Sugar plays an important role in a plant’s life cycle, as it is a primary source of energy and food reserve material, as well as a transitional metabolite in a variety of biochemical processes [60]. In the current study, the sugar content was improved up to 52.89 µg/mL in the P. lilacinus (MRF)-inoculated plants, which was higher than in the control plants. Meanwhile, in P. lilacinus-inoculated plants with different concentrations of lead- and cobalt-stressed plants, the sugar content was slightly reduced. Our current study is supported by Husna et al., [42]; their HM-tolerant endophytic fungi Aspergillus welwitschiae enhanced the sugar content in the Glycine max L. Proteins are biological macromolecules that perform a wide range of enzymatic, structural and functional roles in plants [62]. Proteins are also known for their pivotal role in plant stress responses as well as in HM stress adaptations [63]. In this study, we found that P. lilacinus enhanced the protein content up to (162.43 µg/mL) in S. lycopersicum, and, as compared to the control plants, it is significantly higher. The protein content was also higher in the P. lilacinus-inoculated lead- and cobalt-stressed plants. The protein’s content was also enhanced when the mixture of these HMs was also applied to the S. lycopersicum L. Our current results are co-related with the findings of Ban et al., [64].

Non-enzymatic antioxidants such as phenolics and flavonoids scavenge harmful radicals. Plants also need these secondary metabolites to defend themselves and scavenge harmful radicals under HM stress [65]. In our study, P. lilacinus enhanced the phenols and flavonoids in the S. lycopersicum.

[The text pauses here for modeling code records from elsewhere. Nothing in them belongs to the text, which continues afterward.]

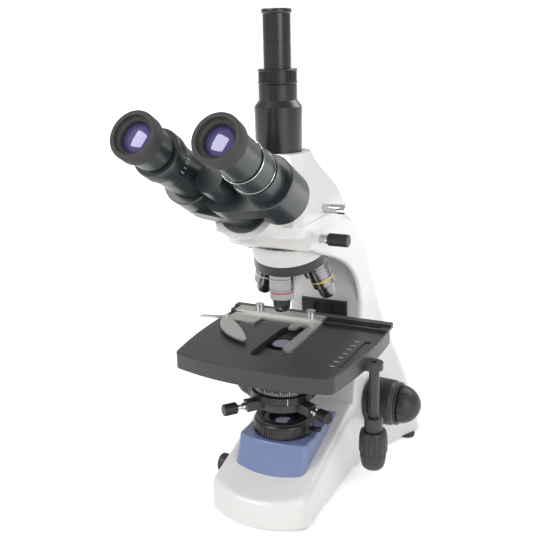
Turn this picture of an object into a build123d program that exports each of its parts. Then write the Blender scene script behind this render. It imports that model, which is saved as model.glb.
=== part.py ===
"""Trinocular compound microscope with a double layer stage and a hinged binocular head.

Millimetres. The optical axis is the Z axis, the table is Z = 0, and the user sits on the -Y side.
"""
import os
from math import asin, atan2, cos, radians, sin, sqrt

from build123d import *

os.makedirs("parts", exist_ok=True)

# Clearances
shaft_clearance = 0.05
slide_gap = 0.3
thread_clearance = 0.16

# Feet and base
foot_height = 4
foot_radius = 9
foot_bore_radius = 2.5
front_foot = (40, -54)
rear_foot = (82, 166)
plate_thickness = 2
plate_rim = 4
plate_corner_radius = 6
stand_neck_y = 62
nose_half_width = 52
nose_front = -81
nose_shoulder = -62
nose_corner_radius = 14
nose_back = 82
deck_height = 54.3
deck_slope = 0.30
deck_edge_radius = 8

# Arm
arm_half_width = 42
arm_front_radius = 4
arm_rear_radius = 14
arm_hollow = 9
arm_joint_height = 190
arm_face = 112
arm_top = 285
arm_front = -25.4
arm_chin_height = 268
arm_root_half_width = 104

# Lamp cover, field lens and field diaphragm
cover_top = 70.8
cover_half_width = 37.8
cover_front = -39
cover_back = 54
cover_bow = 7
cover_lean = 0.5
cover_sink = 2
cover_corner_radius = 7
cover_edge_radius = 2.5
lamp_bore_radius = 22
lamp_chamber_floor = 24
field_mount_radius = 21.7
field_mount_bottom = 58
field_mount_height = 13
field_lens_seat = 74
lamp_heatsink_radius = 14
lamp_dome_radius = 5
field_ring_radius = 31
field_ring_height = 15
field_lens_radius = 15.5

# Electrics
brightness_y = -20
brightness_height = 27
dial_shaft_radius = 3
dial_shaft_length = 10
dial_radius = 10
dial_width = 12
inlet_depth = 16
rear_face = 195
inlet_x = 22
inlet_height = 30
inlet_width = 30
inlet_tall = 22
switch_x = -22
switch_width = 20
switch_tall = 22

# Focusing
focus_y = 109.8
focus_height = 66
focus_boss_half_width = 54.5
focus_pocket_radius = 28.5
sleeve_radius = 9
fine_shaft_radius = 4
tension_ring_radius = 25
tension_ring_width = 4.5
coarse_knob_radius = 25.5
coarse_ring_radius = 23.5
coarse_ring_start = 85
coarse_ring_end = 90
sleeve_half_length = 80
fine_shaft_half_length = 104
fine_knob_radius = 21
fine_knob_length = 22
guide_half_width = 26.3
guide_bottom = 98
guide_top = 176
guide_depth = 45
guide_plate_thickness = 4
tongue_half_width = 12
carriage_half_width = 24
carriage_front = 92
carriage_bottom = 104
carriage_top = 143
rack_half_width = 8
rack_thickness = 6
rack_back = 100.4
rack_bottom = 62
focus_down_travel = 3
condenser_travel = 8
condenser_tongue_half_width = 8
condenser_knob_y = 88
condenser_knob_height = 118

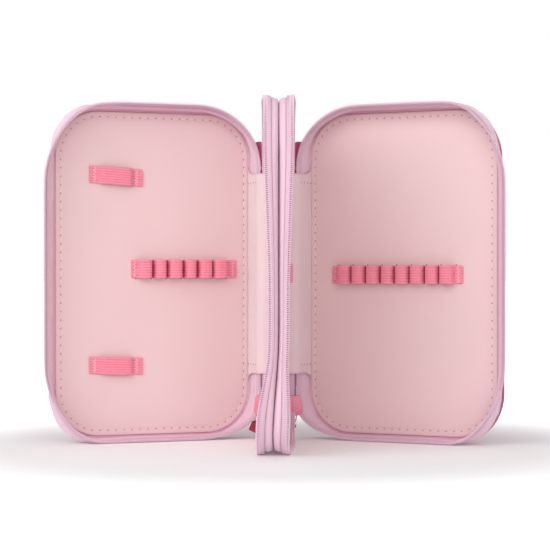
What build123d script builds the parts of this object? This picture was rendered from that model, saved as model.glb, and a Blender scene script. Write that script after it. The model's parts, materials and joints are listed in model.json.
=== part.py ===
from build123d import *
import os
from math import cos, radians, sin

os.makedirs("parts", exist_ok=True)

# A zipped pencil case with two tiers, standing open on its short edge like a book.
# Its middle leaf stands straight out from the spine, and a cover is hinged on each side of it.
# Millimetres, +Z up. The origin is on the ground, at the middle of the opened case's footprint.

# How far each cover is open, counted from the closed case
left_open_angle = 68.0
right_open_angle = 62.0

# Lining boards: the stitched panel in each cover
board_height = 195.0
board_width = 123.3
board_thickness = 1.2
board_corner = 27.0
board_margin = 2.2

# Cover shells: the stiff outer panel behind each board
shell_thickness = 2.5
shell_rim = 2.5
shell_edge_round = 1.2
cover_depth = 17.5

# Piping: the bead sewn round the edge of each shell
piping_stand = 0.9
piping_height = 1.8
piping_seat = 0.1

# Zip line: how far it bows out beyond the lining board, and its four soft corners
zip_bulge_end = 3.5
zip_bulge_front = 12.0
spine_corner_along = 42.0
spine_corner_low = 21.0
spine_corner_high = 36.0
front_corner_along = 37.0
front_corner_up = 46.0
corner_fullness_share = 0.5523

# Zip chain and its tapes
coil_gap = 0.15
coil_height = 1.35
coil_width = 1.5
tape_thickness = 0.9
cover_tape_width = 5.0
middle_tape_width = 3.8
gusset_thickness = 1.2

# Middle leaf
leaf_thickness = 20.6
divider_thickness = 1.6
divider_lining_thickness = 0.8
divider_lining_margin = 1.3
seam_seat = 0.6

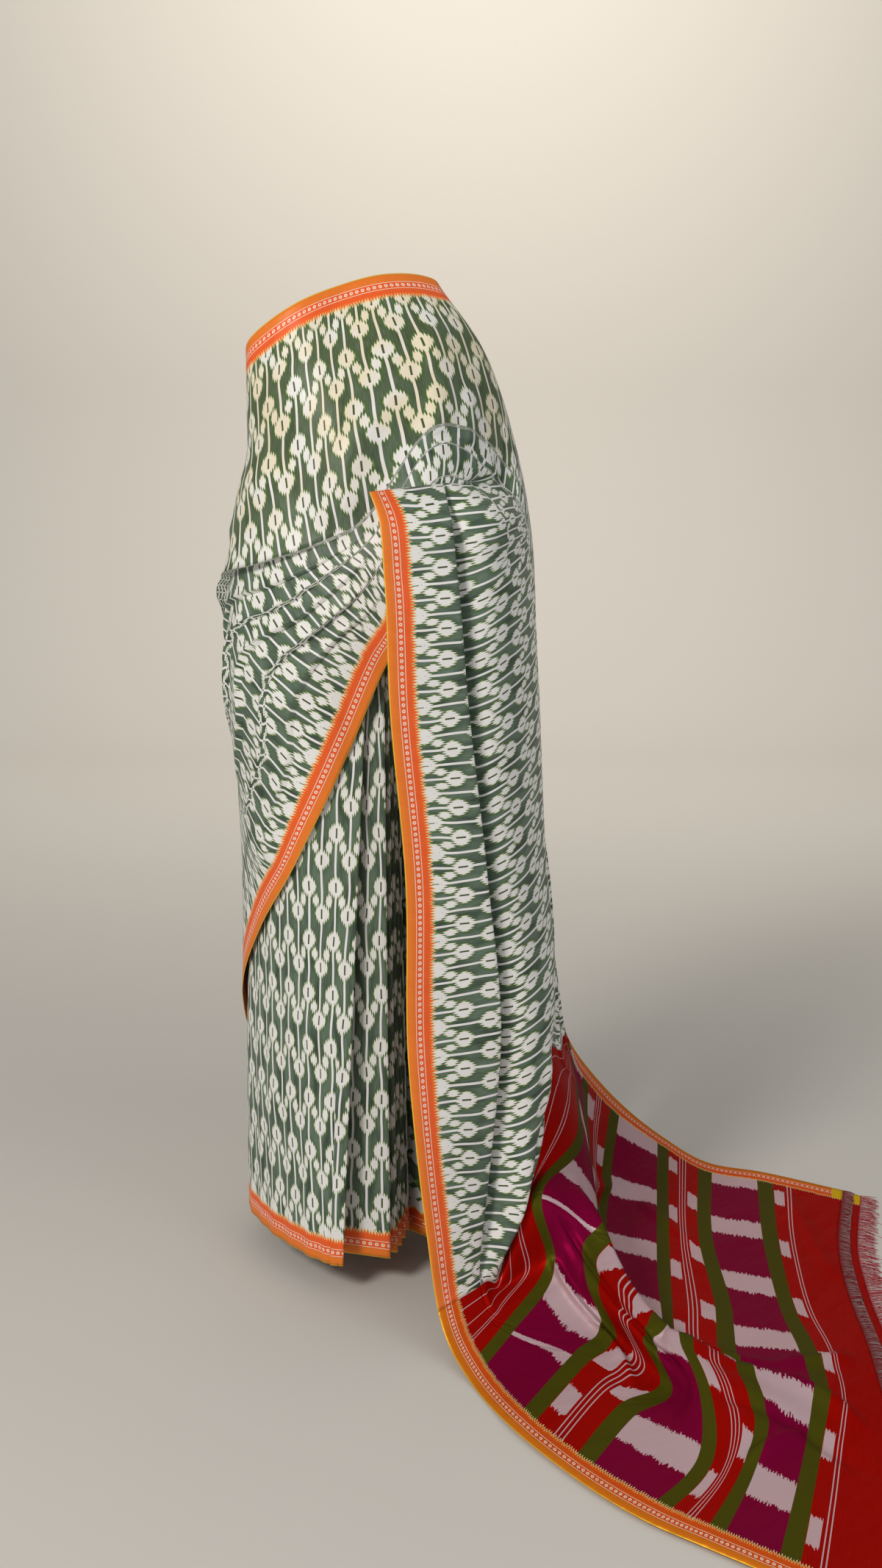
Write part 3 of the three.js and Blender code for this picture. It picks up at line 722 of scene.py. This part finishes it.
# The stretch of the back over which the cloth's top edge comes free of the waist.
TOP_FREED = (390, 955)
SHOULDER_END = 1884
SOFT_FOLDS = [
    # along and across at one end, at the other end, height, width on one side, on the other
    [1800, 0.13, 1775, 0.46, 9, 40, 12],
    [1835, 0.30, 1815, 0.50, 6, 14, 9],
    [1850, 0.34, 1862, 0.60, 5, 10, 8],
    [1240, 0.10, 1400, 0.30, 6, 34, 20],
    [1300, 0.24, 1500, 0.36, 5, 30, 22],
    [1620, 0.10, 1540, 0.34, 4, 34, 26],
    [1720, 0.24, 1640, 0.40, 4, 26, 20],
    [3230, 0.44, 3540, 0.69, 15, 11, 20],
    [3480, 0.66, 3860, 0.76, 14, 11, 20],
    [3240, 0.56, 3520, 0.76, -11, 15, 11],
    [3560, 0.78, 3860, 0.83, -7, 16, 12],
    [3180, 0.66, 3400, 0.84, 11, 9, 15],
    [3380, 0.52, 3560, 0.58, 6, 16, 10],
    [3560, 0.60, 3720, 0.67, 11, 17, 9],
    [3640, 0.88, 3760, 0.80, 7, 10, 18],
    [3700, 0.66, 3860, 0.62, 9, 11, 17],
    [3360, 0.30, 3480, 0.16, 7, 19, 11],
    [3500, 0.20, 3640, 0.30, 4, 24, 14],
    [3800, 0.06, 3890, 0.40, 4, 20, 12],
    [2700, 0.70, 2990, 0.62, 7, 14, 20],
    [2560, 0.58, 2900, 0.70, -6, 18, 12],
]
CHEST_STEP = 8
COLUMN_COUNT = 118


def window(along, first, last):
    """1 along most of a crease, and fading to 0 at both its ends."""
    return smooth(1.35 * (1 - abs(along - (first + last) / 2) / ((last - first) / 2)))


def creased(points, along, across):
    """Stands the cloth out towards each crease, where it laps over and drops back."""
    normal = normals_of(points)
    sideways = np.gradient(points, axis=1)
    sideways /= np.maximum(np.linalg.norm(sideways, axis=-1, keepdims=True), 1e-9)
    for place, first, last, height, width, lap, _ in CREASES:
        rise = np.where(across <= place + 1e-6, np.exp((across - place) / width), 0)
        rise = rise * window(along, first, last)
        points = points - normal * (height * rise)[..., None] + sideways * (lap * rise)[..., None]
    return points


def soft_folded(points, along, across):
    """Stands the cloth out along each soft fold, with one side steeper than the other."""
    normal = normals_of(points)
    x, y = np.broadcast_arrays(along, across * CLOTH_WIDTH)
    out = np.zeros(x.shape)
    for u0, t0, u1, t1, height, near, far in SOFT_FOLDS:
        start, way = np.array([u0, t0 * CLOTH_WIDTH]), np.array([u1 - u0, (t1 - t0) * CLOTH_WIDTH])
        share = np.clip(((x - start[0]) * way[0] + (y - start[1]) * way[1]) / (way @ way), 0, 1)
        off_x, off_y = x - start[0] - share * way[0], y - start[1] - share * way[1]
        side = np.where(off_x * way[1] - off_y * way[0] > 0, near, far)
        ends = smooth(np.minimum(share, 1 - share) * 4 + 0.15)
        out += height * ends * np.exp(-(off_x**2 + off_y**2) / side**2)
    return points - normal * out[..., None]


def across_cloth(points, along, across, hidden_top):
    """Place across the cloth, true to size between creases, with the rest hidden in them."""
    runs = np.linalg.norm(np.diff(points, axis=1), axis=-1)
    arc = np.concatenate([np.zeros((len(runs), 1)), np.cumsum(runs, axis=1)], 1)
    shown = CLOTH_WIDTH - hidden_top
    hidden = np.maximum(0, shown - arc[:, -1:])
    fall = smooth((along - FALL_STARTS) / (FALL_SETTLED - FALL_STARTS))
    steps, shares = [], []
    for place, *_, share in CREASES:
        steps.append(np.clip((across - place) / CREASE_DROP, 0, 1))
        shares.append(share * (1 - fall))
    for start, end, share in LAPS:
        steps.append(np.clip((across - start) / (end - start), 0, 1))
        shares.append(share * fall)
    jump = sum(step * share for step, share in zip(steps, shares)) / sum(shares)
    scale = np.minimum(1, shown / arc[:, -1:])
    return hidden_top + arc * scale + hidden * jump


def clear_of_skirt(points):
    """Moves points of the second round out, where they would come too near the first."""
    x, y, z = np.moveaxis(points, -1, 0)
    left, right, front, back, point = plan_at(np.maximum(z, WORN_PLAN[0][0]))
    power = 2 / np.where((x < 0) & (y < 0), point, 1)
    wide = abs(x) / (np.where(x > 0, right, left) + LAYER_GAP)
    deep = abs(y) / (np.where(y > 0, back, front) + LAYER_GAP)
    reach = np.maximum((wide**power + deep**power) ** (1 / power), 0.5)
    inside = np.maximum(0, 1 / reach - 1) * smooth((CLEAR_BELOW - z) / CLEAR_FADE)
    return points * np.stack([1 + inside, 1 + inside, np.ones_like(inside)], -1)


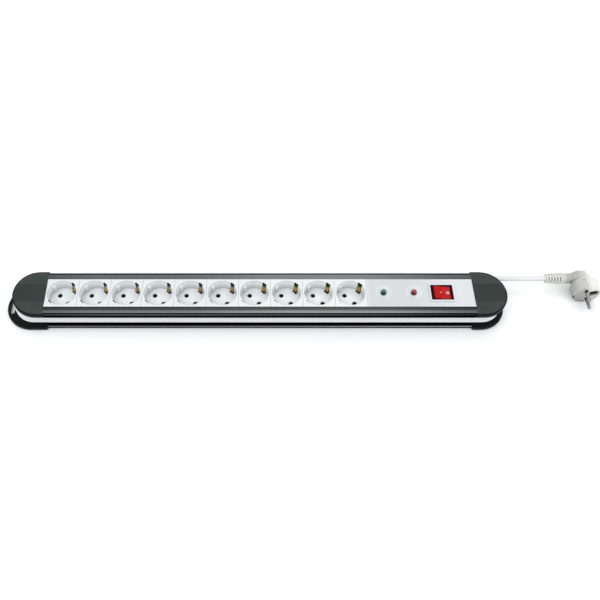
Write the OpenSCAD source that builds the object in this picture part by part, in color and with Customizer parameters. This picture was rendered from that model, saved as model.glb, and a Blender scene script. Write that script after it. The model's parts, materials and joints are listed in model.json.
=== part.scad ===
// Desk power strip: ten earthed sockets, two lamps, a rocker switch and a cord that winds into the base
// Millimetres. +X runs along the strip towards the switch, +Z is up, and the feet stand on z = 0.

/* [Strip] */
// Distance between neighbouring sockets
socket_pitch = 45; // [43:0.5:48]
// Length of the panel that carries the lamps and the switch
control_len = 150; // [140:1:180]
// Width over the two side rails
housing_w = 68.5; // [66:0.5:72]
// Height of the socket faces
face_z = 40; // [40:0.5:44]
// Underside of the upper housing, the roof of the cord groove
roof_z = 28; // [27:0.5:29]
// How far the left foot reaches beyond the right one
foot_reach = 12; // [8:1:16]

/* [Sockets] */
// Bore of the round recess
recess_d = 39.2; // [38.8:0.1:40]
// Depth of the recess
recess_depth = 17.5; // [17:0.5:18]
// Distance between the two pins
pin_spacing = 19; // [18.8:0.1:19.2]
// Diameter of a pin entry
pin_hole_d = 5.6; // [5.2:0.1:6]

/* [Switch] */
// Rocker length along the strip
rocker_len = 23; // [22:0.5:25]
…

IAA is one of the most versatile phytohormones and is responsible for plant development under normal conditions, as well as for growth in stress conditions. IAA is important for plant adaptation and has been demonstrated to rise in response to HM stress. In the current study, the IAA level was increased in P. lilacinus-inoculated S. lycopersicum plants up to 40.20 µg/mL. These findings are supported by Khan et al., [49]. Our results suggest that the endophytic fungi, P. lilacinus, can be used to mitigate the adverse effects of HM stress on S. lycopersicum to grow normally under HM-stressed environmental conditions. Conclusively, Paecilomyces lilacinus (MRF) has a great potential to improve the growth of Solanum lycopersicum under heavy metal stress conditions. The inoculation of the fungal endophyte P. lilacinus (MRF) under metal stress conditions enhanced the production of phytohormone (IAA) and secondary metabolites. Our results revealed that P. lilacinus (MRF) can be used as a bioremediating agent and as a phytostimulant for crops’ growth promotion in heavy metal-affected soils. Thus, the fungal endophyte, P. lilacinus, seems to be a promising candidate, which can be used to alleviate the adverse effects of metal stress on the cultivation of S. lycopersicum in metal-polluted areas.